──────── DATA SHOWN
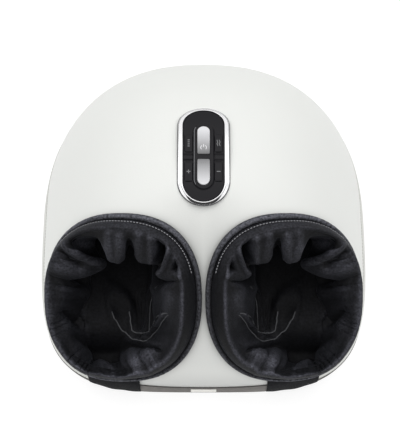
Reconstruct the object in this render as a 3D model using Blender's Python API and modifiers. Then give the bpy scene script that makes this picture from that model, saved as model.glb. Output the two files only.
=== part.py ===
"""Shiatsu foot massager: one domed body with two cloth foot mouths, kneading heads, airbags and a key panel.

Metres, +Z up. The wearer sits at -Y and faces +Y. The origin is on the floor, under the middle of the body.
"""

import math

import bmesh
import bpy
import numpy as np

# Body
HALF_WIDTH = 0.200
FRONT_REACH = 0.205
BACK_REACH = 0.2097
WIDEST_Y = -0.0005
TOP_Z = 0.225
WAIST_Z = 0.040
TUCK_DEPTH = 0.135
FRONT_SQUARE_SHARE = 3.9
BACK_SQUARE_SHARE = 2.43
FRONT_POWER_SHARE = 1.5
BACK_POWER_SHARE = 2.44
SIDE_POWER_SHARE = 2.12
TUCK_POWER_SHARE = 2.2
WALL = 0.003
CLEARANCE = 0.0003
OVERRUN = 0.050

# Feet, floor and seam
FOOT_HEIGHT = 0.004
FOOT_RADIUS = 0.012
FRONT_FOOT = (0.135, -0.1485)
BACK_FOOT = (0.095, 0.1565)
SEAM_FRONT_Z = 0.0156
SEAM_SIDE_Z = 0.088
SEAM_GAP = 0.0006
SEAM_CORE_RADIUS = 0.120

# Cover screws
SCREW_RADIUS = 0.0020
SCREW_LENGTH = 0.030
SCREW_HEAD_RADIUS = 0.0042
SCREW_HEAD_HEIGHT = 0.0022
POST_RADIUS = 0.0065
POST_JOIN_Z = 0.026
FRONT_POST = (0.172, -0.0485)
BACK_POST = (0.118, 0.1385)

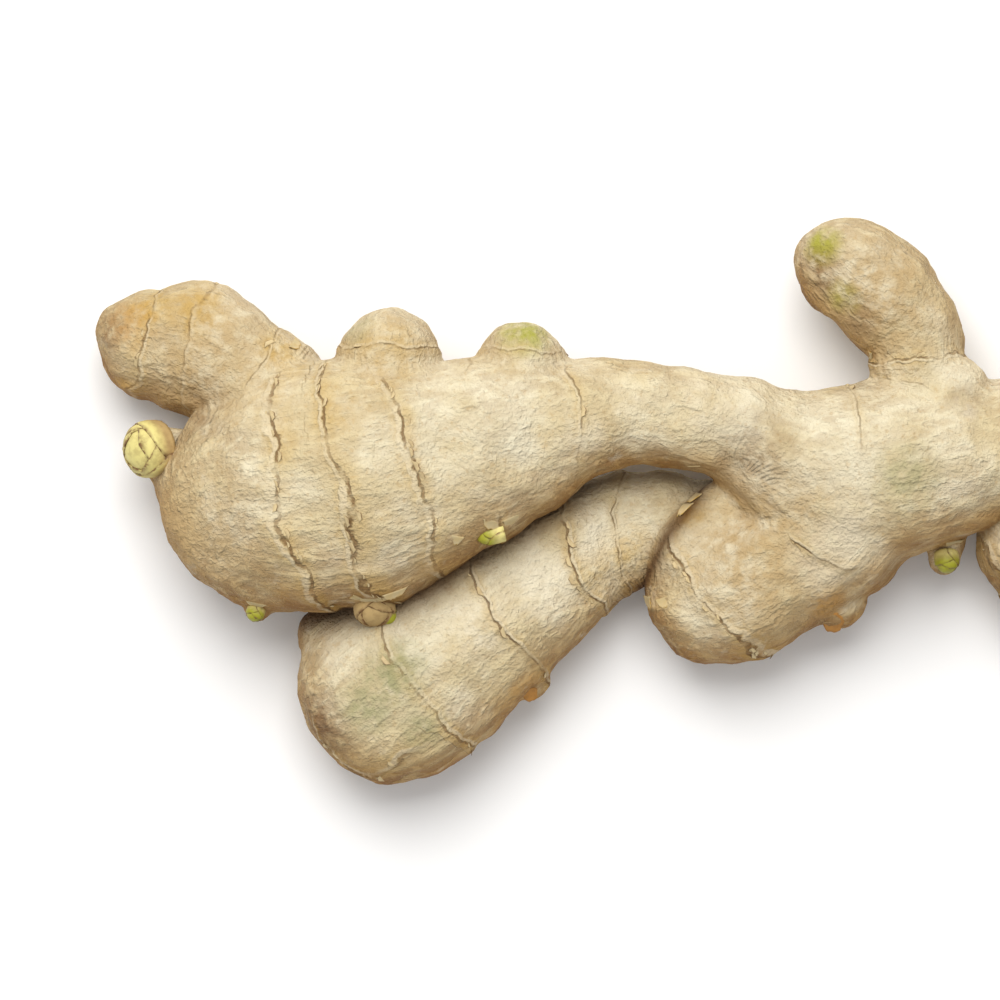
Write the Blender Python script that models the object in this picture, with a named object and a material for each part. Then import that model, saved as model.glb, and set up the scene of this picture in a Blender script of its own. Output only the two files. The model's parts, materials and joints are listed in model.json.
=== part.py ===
────────────────
REQUIREMENT:
Starting with the first line of the records, repeat every line up to and including the one containing "OVERRUN = 0.050", and nothing else.

RESPONSE:
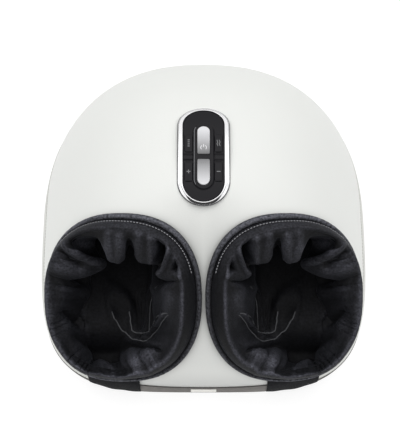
Reconstruct the object in this render as a 3D model using Blender's Python API and modifiers. Then give the bpy scene script that makes this picture from that model, saved as model.glb. Output the two files only.
=== part.py ===
"""Shiatsu foot massager: one domed body with two cloth foot mouths, kneading heads, airbags and a key panel.

Metres, +Z up. The wearer sits at -Y and faces +Y. The origin is on the floor, under the middle of the body.
"""

import math

import bmesh
import bpy
import numpy as np

# Body
HALF_WIDTH = 0.200
FRONT_REACH = 0.205
BACK_REACH = 0.2097
WIDEST_Y = -0.0005
TOP_Z = 0.225
WAIST_Z = 0.040
TUCK_DEPTH = 0.135
FRONT_SQUARE_SHARE = 3.9
BACK_SQUARE_SHARE = 2.43
FRONT_POWER_SHARE = 1.5
BACK_POWER_SHARE = 2.44
SIDE_POWER_SHARE = 2.12
TUCK_POWER_SHARE = 2.2
WALL = 0.003
CLEARANCE = 0.0003
OVERRUN = 0.050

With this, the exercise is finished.